■ **DATASET EXTRACT**:

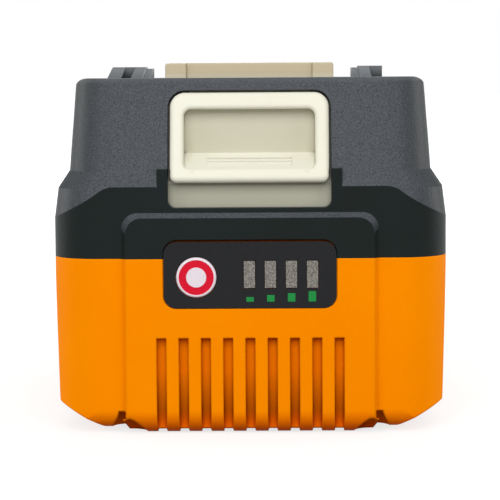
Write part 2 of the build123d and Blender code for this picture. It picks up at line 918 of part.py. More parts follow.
def gauge_cable():
    """Flat cable from the gauge board up to the main board."""
    start = gauge_board_front + gauge_board_thickness
    rise = cell_depths[0] - cell_radius - cable_rise_gap - cable_thickness
    end = board_front + cable_end_inset
    path = FilletPolyline((0, start, cable_start), (0, rise, cable_start), (0, rise, cable_rise),
                          (0, end, cable_rise), (0, end, board_bottom), radius=cable_bend)
    across = Plane(origin=path @ 0, x_dir=(1, 0, 0), z_dir=path % 0)
    return sweep(across * Rectangle(cable_width, cable_thickness), path=path)


def cell(depth, level, side):
    """One round cell, lying across the pack with its nub towards the given side."""
    shoulder = cell_length - cell_nub
    profile = Polyline((0, 0), (cell_radius, 0), (cell_radius, shoulder - cell_shoulder),
                       (cell_radius - cell_shoulder, shoulder), (cell_nub_radius, shoulder),
                       (cell_nub_radius, cell_length), (0, cell_length), close=True)
    upright = revolve(Plane.XZ * make_face(profile), Axis.Z)
    return Pos(-side * cell_end, depth, level) * Rot(0, side * 90, 0) * upright


def cell_holder(side):
    """Frame with a socket for each cell end, and the posts for the main board."""
    inner = cell_end - holder_depth
    section = outline([(inner, holder_bottom), (cell_end, holder_bottom), (cell_end, holder_top),
                       (inner, holder_top)], 0)
    section = chamfer(section.vertices().group_by(Axis.X)[-1].sort_by(Axis.Y)[0], holder_chamfer)
    frame = front_view(section, holder_front, holder_rear - holder_front)
    root = holder_top - holder_skin
    for depth in board_post_depths:
        frame = frame + post(board_post_across, depth, board_post_radius, root, board_bottom)
    for depth in cell_depths:
        for level in (cell_low, cell_high):
            socket = Pos(0, depth, level) * Rot(0, 90, 0) * extrude(Circle(socket_radius), half_width)
            frame = frame - socket
    pilot = board_screw_radius + board_screw_gap
    for depth in board_post_depths:
        frame = frame - post(board_post_across, depth, pilot, board_top - board_screw_length, board_top)
    if side < 0:
        frame = mirror(frame, Plane.YZ)
    return frame


def cell_strip(side, first, last):
    """Nickel strip that joins the cell ends of neighbouring columns, with its tag beside the board."""
    near = side * cell_end
    far = side * (cell_end + strip_thickness)
    low, high = min(near, far), max(near, far)
    half = strip_width / 2
    foot = cell_low - strip_reach
    head = cell_high + strip_reach
    pieces = []
    for depth in cell_depths[first:last + 1]:
        pieces.append(block(low, high, depth - half, depth + half, foot, head))
    for level in (cell_low, cell_high):
        pieces.append(block(low, high, cell_depths[first] - half, cell_depths[last] + half,
                            level - half / 2, level + half / 2))
    tag = strip_tag_width / 2
    depth = cell_depths[first]
    pieces.append(block(low, high, depth - tag, depth + tag, cell_high, board_top + strip_tag_rise))
    return Part() + pieces


def side_sheet(side):
    """Insulating sheet over the strips of one side."""
    near = side * (cell_end + strip_thickness)
    far = near + side * sheet_thickness
    return block(min(near, far), max(near, far), holder_front + sheet_rim, holder_rear - sheet_rim,
                 holder_bottom + sheet_rim, holder_top - sheet_rim)


def main_board():
    """Circuit board on the posts of the two holders."""
    middle = board_front + board_length / 2
    plan = Pos(0, middle) * RectangleRounded(board_width, board_length, board_corner_radius)
    board = Pos(0, 0, board_bottom) * extrude(plan, board_thickness)
    for side in (-1, 1):
        for depth in board_post_depths:
            board = board - post(side * board_post_across, depth, board_screw_radius + board_screw_gap,
                                 board_bottom, board_top)
    return board


def board_screws():
    """Screws through the main board into the holders."""
    screws = []
    for side in (-1, 1):
        for depth in board_post_depths:
            across = side * board_post_across
            shank = post(across, depth, board_screw_radius, board_top - board_screw_length, board_top)
            head = post(across, depth, board_screw_head_radius, board_top, board_top + board_screw_head)
            screws.append((shank + head).solid())
    return Compound(children=screws)


def power_transistors():
    """Row of power transistors that switch the pack's current."""
    width, length, height = transistor_size
    packages = []
    for index in range(transistor_count):
        middle = (index - (transistor_count - 1) / 2) * transistor_pitch
        packages.append(block(middle - width / 2, middle + width / 2, transistor_middle - length / 2,
                              transistor_middle + length / 2, board_top, board_top + height).solid())
    return Compound(children=packages)


def control_chip():
    """Chip that watches the cells."""
    width, length, height = chip_size
    return block(-width / 2, width / 2, chip_middle - length / 2, chip_middle + length / 2,
                 board_top, board_top + height)


def power_terminal(side):
    """Clip of two springy leaves that grips the tool's blade."""
    root, pinch, mouth = [share * terminal_half_width for share in terminal_gap_share]
    low = board_top + terminal_base
    pieces = [Pos(0, board_top + terminal_base / 2) * Rectangle(2 * terminal_half_width, terminal_base)]
    for hand in (-1, 1):
        inner = [(root, low), (pinch, terminal_pinch), (mouth, terminal_height)]
        outer = [(across + terminal_leaf, level) for across, level in reversed(inner)]
        points = [(hand * across, level) for across, level in inner + outer]
        pieces.append(make_face(Polyline(*points, close=True)))
    section = Sketch() + pieces
    return Pos(side * blade_across, 0, 0) * front_view(section, terminal_front, terminal_length)


def signal_pins():
    """Pins that the tool's signal plug slides on to."""
    rear = plug_front - connector_gap
    half = pin_width / 2
    pins = []
    for index in range(pin_count):
        middle = (index - (pin_count - 1) / 2) * pin_pitch
        pins.append(block(middle - half, middle + half, rear - pin_root, rear + pin_reach,
                          pin_height - half, pin_height + half).solid())
    return Compound(children=pins)


def signal_connector():
    """Plastic body that holds the signal pins in front of the plug window."""
    rear = plug_front - connector_gap
    body = block(-connector_width / 2, connector_width / 2, rear - connector_length, rear,
                 board_top, connector_height)
    return body - signal_pins()


def thermistor():
    """Bead that feels the cells' warmth, with its two leads."""
    depth = (cell_depths[2] + cell_depths[3]) / 2
    reach = cell_radius + thermistor_radius + thermistor_gap
    level = cell_high + max(reach ** 2 - (cell_pitch / 2) ** 2, 0) ** 0.5
    bead = Pos(-thermistor_length / 2, depth, level) * Rot(0, 90, 0) * extrude(Circle(thermistor_radius),
                                                                                thermistor_length)
    half = thermistor_lead_pitch / 2
    leads = [post(across, depth, thermistor_lead_radius, level, board_bottom) for across in (-half, half)]
    return bead + leads


def case_screws():
    """Four screws that hold the case halves together."""
    screws = []
    for across, depth in screw_places:
        head = post(across, depth, screw_head_radius, screw_seat - screw_head_height, screw_seat)
        shank = post(across, depth, screw_shank_radius, screw_seat, screw_seat + screw_length)
        screws.append((head + shank).solid())
    return Compound(children=screws)


nodes = {
    "lower_case": lower_case(), "upper_case": upper_case(), "release_button": release_button(),
    "spring_left": button_spring(-1), "spring_right": button_spring(1), "check_button": check_button(),
    "gauge_label": gauge_label(), "light_guides": light_guides(), "gauge_board": gauge_board(),
    "gauge_lights": gauge_lights(), "check_switch": check_switch(), "gauge_cable": gauge_cable(),
    "cell_holder_left": cell_holder(-1), "cell_holder_right": cell_holder(1),
    "side_sheet_left": side_sheet(-1), "side_sheet_right": side_sheet(1),
    "main_board": main_board(), "board_screws": board_screws(),
    "power_transistors": power_transistors(), "control_chip": control_chip(),
    "negative_terminal": power_terminal(-1), "positive_terminal": power_terminal(1),
    "signal_connector": signal_connector(), "signal_pins": signal_pins(),
    "thermistor": thermistor(), "case_screws": case_screws(),
}
for column, depth in enumerate(cell_depths):
    nub_side = 1 if column % 2 else -1
    nodes["cell_low_" + str(column + 1)] = cell(depth, cell_low, nub_side)
    nodes["cell_high_" + str(column + 1)] = cell(depth, cell_high, nub_side)
for side, label, starts in ((-1, "left", (0, 1, 3)), (1, "right", (0, 2, 4))):
    for order, first in enumerate(starts):
        last = starts[order + 1] - 1 if order + 1 < len(starts) else cell_columns - 1
        nodes["cell_strip_" + label + "_" + str(order + 1)] = cell_strip(side, first, last)

os.makedirs("parts", exist_ok=True)
for name, shape in nodes.items():
    export_step(shape, "parts/" + name + ".step")
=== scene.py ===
import math

import bmesh
import bpy
from mathutils import Matrix, Vector


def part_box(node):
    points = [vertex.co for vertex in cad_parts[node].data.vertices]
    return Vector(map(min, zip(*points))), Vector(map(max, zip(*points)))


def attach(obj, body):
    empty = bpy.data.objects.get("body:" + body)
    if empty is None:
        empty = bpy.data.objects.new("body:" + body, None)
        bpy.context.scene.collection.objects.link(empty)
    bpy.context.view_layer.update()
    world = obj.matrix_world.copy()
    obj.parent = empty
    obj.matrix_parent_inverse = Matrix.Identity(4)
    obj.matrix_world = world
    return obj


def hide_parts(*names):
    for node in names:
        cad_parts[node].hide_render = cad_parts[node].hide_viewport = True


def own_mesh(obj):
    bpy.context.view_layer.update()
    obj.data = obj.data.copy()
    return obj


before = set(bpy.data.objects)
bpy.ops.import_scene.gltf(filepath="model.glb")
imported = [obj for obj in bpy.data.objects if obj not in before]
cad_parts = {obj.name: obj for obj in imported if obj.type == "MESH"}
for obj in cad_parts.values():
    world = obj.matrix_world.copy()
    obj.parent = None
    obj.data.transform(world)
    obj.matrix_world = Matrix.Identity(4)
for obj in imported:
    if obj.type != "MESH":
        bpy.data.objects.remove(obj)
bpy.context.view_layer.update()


# The pack stands on a pale table top. Its paint is plain and matt, and it keeps the soft shadow
# under the case, while further out it runs on into the white of the studio.
table_size = 6.0
table_grey = (0.3, 0.3, 0.3, 1)
table_roughness = 0.9
table_gloss = 0.1
shadow_reach, shadow_glow = 0.12, 0.74
white_reach, white_glow = 0.45, 1.0
plain_white = (1, 1, 1, 1)


def new_material(name):
    """An empty node material, with its tree and its main shader."""
    material = bpy.data.materials.new(name)
    material.use_nodes = True
    tree = material.node_tree
    return material, tree, tree.nodes["Principled BSDF"]


def own_place(tree):
    """The place of a point on its piece, in metres."""
    return tree.nodes.new("ShaderNodeTexCoord").outputs["Object"]


def work_out(tree, operation, *values):
    """A number worked out from others."""
    node = tree.nodes.new("ShaderNodeMath")
    node.operation = operation
    for socket, value in zip(node.inputs, values):
        tree.links.new(value, socket)
    return node.outputs[0]


def measure(tree, operation, first, second=None):
    """A number worked out from one or two vectors. The second may be three plain numbers."""
    node = tree.nodes.new("ShaderNodeVectorMath")
    node.operation = operation
    tree.links.new(first, node.inputs[0])
    if isinstance(second, tuple):
        node.inputs[1].default_value = second
    elif second is not None:
        tree.links.new(second, node.inputs[1])
    return node.outputs["Value"]


def spread_between(tree, value, low, high, low_in=0.0, high_in=1.0):
    """A value spread over another range."""
    spread = tree.nodes.new("ShaderNodeMapRange")
    spread.inputs["From Min"].default_value = low_in
    spread.inputs["From Max"].default_value = high_in
    spread.inputs["To Min"].default_value = low
    spread.inputs["To Max"].default_value = high
    tree.links.new(value, spread.inputs["Value"])
    return spread.outputs["Result"]


def seen_directly(tree):
    """One for rays from the camera, a mirror or glass, and zero for the light that bounces about."""
    path = tree.nodes.new("ShaderNodeLightPath")
    mirrored = work_out(tree, "MAXIMUM", path.outputs["Is Camera Ray"], path.outputs["Is Glossy Ray"])
    return work_out(tree, "MAXIMUM", mirrored, path.outputs["Is Transmission Ray"])


bpy.ops.object.select_all(action="DESELECT")
bpy.ops.mesh.primitive_plane_add(size=table_size, location=(0, 0, 0))
table_top = bpy.context.object
table_top.name = "table_top"
table_paint, tree, shader = new_material("table_paint")
shader.inputs["Base Color"].default_value = table_grey
shader.inputs["Roughness"].default_value = table_roughness
shader.inputs["Specular IOR Level"].default_value = table_gloss
shader.inputs["Emission Color"].default_value = plain_white
distance = measure(tree, "LENGTH", own_place(tree))
glow = spread_between(tree, distance, shadow_glow, white_glow, low_in=shadow_reach, high_in=white_reach)
tree.links.new(work_out(tree, "MULTIPLY", glow, seen_directly(tree)), shader.inputs["Emission Strength"])
table_top.data.materials.append(table_paint)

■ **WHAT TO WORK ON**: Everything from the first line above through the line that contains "return Pos(-side *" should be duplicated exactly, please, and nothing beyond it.

■ **CORRECT OUTPUT**:
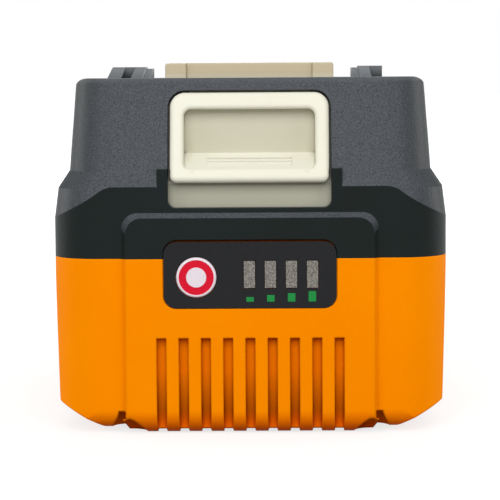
Write part 2 of the build123d and Blender code for this picture. It picks up at line 918 of part.py. More parts follow.
def gauge_cable():
    """Flat cable from the gauge board up to the main board."""
    start = gauge_board_front + gauge_board_thickness
    rise = cell_depths[0] - cell_radius - cable_rise_gap - cable_thickness
    end = board_front + cable_end_inset
    path = FilletPolyline((0, start, cable_start), (0, rise, cable_start), (0, rise, cable_rise),
                          (0, end, cable_rise), (0, end, board_bottom), radius=cable_bend)
    across = Plane(origin=path @ 0, x_dir=(1, 0, 0), z_dir=path % 0)
    return sweep(across * Rectangle(cable_width, cable_thickness), path=path)


def cell(depth, level, side):
    """One round cell, lying across the pack with its nub towards the given side."""
    shoulder = cell_length - cell_nub
    profile = Polyline((0, 0), (cell_radius, 0), (cell_radius, shoulder - cell_shoulder),
                       (cell_radius - cell_shoulder, shoulder), (cell_nub_radius, shoulder),
                       (cell_nub_radius, cell_length), (0, cell_length), close=True)
    upright = revolve(Plane.XZ * make_face(profile), Axis.Z)
    return Pos(-side * cell_end, depth, level) * Rot(0, side * 90, 0) * upright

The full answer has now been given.